# Work required
Only the lines holding the string "loose" are needed. Copy each one.

# Dataset section
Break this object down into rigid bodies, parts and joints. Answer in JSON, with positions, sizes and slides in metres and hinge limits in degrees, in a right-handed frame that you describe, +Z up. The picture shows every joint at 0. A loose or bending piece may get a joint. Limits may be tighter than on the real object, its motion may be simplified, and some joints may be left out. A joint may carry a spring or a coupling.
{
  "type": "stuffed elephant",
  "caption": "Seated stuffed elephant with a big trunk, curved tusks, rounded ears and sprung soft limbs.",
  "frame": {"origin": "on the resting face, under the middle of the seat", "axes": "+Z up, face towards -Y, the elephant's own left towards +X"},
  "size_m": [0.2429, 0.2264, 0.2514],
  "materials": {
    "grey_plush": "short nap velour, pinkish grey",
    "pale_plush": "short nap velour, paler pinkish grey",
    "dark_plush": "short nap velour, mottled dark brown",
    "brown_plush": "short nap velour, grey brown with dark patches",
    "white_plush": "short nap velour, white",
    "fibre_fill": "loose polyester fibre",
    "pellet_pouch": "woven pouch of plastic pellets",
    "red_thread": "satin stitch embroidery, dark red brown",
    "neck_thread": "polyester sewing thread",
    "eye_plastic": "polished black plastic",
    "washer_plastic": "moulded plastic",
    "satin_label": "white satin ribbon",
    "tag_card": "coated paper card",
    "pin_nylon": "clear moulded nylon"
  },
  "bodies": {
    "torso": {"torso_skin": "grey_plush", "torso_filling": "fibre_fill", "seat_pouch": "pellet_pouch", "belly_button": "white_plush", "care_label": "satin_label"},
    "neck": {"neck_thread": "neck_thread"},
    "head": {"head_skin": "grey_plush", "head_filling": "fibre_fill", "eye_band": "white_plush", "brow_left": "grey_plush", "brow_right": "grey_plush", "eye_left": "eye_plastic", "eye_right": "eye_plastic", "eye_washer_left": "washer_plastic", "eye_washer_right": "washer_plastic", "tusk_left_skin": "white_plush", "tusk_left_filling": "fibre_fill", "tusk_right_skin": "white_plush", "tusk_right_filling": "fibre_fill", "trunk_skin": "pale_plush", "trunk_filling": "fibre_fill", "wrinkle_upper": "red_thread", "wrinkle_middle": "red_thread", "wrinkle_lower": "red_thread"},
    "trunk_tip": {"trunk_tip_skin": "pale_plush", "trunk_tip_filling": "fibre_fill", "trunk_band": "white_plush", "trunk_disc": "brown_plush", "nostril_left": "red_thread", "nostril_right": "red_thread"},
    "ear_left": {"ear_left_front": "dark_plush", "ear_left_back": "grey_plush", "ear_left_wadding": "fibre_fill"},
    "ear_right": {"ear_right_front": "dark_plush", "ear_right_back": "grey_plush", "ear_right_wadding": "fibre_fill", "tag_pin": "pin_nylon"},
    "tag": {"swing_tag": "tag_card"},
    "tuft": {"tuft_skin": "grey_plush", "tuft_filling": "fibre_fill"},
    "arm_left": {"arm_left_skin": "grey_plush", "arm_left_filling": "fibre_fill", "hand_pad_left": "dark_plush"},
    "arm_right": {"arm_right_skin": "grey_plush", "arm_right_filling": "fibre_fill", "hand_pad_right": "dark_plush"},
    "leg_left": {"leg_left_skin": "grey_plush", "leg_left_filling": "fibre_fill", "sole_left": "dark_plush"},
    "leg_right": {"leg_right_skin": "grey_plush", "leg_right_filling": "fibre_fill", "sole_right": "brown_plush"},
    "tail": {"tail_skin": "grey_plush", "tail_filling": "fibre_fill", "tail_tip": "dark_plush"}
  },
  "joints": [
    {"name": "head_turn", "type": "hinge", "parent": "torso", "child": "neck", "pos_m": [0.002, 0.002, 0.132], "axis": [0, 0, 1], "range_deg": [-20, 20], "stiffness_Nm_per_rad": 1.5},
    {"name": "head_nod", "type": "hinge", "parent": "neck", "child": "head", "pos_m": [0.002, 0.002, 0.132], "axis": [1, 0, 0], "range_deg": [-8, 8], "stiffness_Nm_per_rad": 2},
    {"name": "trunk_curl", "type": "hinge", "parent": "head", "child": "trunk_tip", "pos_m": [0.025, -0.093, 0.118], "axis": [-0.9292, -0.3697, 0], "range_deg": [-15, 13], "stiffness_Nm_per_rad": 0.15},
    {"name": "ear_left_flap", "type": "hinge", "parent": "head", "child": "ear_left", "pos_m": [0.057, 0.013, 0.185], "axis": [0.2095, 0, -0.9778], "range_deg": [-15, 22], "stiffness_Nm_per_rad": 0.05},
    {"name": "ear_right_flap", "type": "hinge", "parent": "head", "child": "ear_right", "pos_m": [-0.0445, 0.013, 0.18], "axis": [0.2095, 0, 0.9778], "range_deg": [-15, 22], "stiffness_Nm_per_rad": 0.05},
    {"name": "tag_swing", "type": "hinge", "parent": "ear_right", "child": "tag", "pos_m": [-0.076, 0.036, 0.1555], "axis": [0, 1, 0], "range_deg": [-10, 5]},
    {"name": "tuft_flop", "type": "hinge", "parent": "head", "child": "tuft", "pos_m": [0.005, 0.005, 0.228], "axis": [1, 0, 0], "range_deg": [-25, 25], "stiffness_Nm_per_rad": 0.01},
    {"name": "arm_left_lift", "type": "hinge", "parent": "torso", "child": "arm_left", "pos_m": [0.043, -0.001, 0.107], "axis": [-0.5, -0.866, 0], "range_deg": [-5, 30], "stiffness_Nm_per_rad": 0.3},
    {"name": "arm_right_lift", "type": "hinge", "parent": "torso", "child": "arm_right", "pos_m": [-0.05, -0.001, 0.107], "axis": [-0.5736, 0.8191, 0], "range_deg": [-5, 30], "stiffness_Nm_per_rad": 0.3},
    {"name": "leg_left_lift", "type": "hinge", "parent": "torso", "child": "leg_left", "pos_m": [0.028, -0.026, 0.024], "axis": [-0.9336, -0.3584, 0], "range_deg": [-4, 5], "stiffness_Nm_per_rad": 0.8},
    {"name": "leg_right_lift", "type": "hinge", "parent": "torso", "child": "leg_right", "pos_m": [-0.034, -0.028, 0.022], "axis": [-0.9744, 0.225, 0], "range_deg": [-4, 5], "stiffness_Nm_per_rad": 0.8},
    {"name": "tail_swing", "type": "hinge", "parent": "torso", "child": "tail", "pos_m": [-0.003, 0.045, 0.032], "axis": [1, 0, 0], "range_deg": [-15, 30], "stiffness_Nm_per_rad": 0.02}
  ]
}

# The output
Break this object down into rigid bodies, parts and joints. Answer in JSON, with positions, sizes and slides in metres and hinge limits in degrees, in a right-handed frame that you describe, +Z up. The picture shows every joint at 0. A loose or bending piece may get a joint. Limits may be tighter than on the real object, its motion may be simplified, and some joints may be left out. A joint may carry a spring or a coupling.
    "fibre_fill": "loose polyester fibre",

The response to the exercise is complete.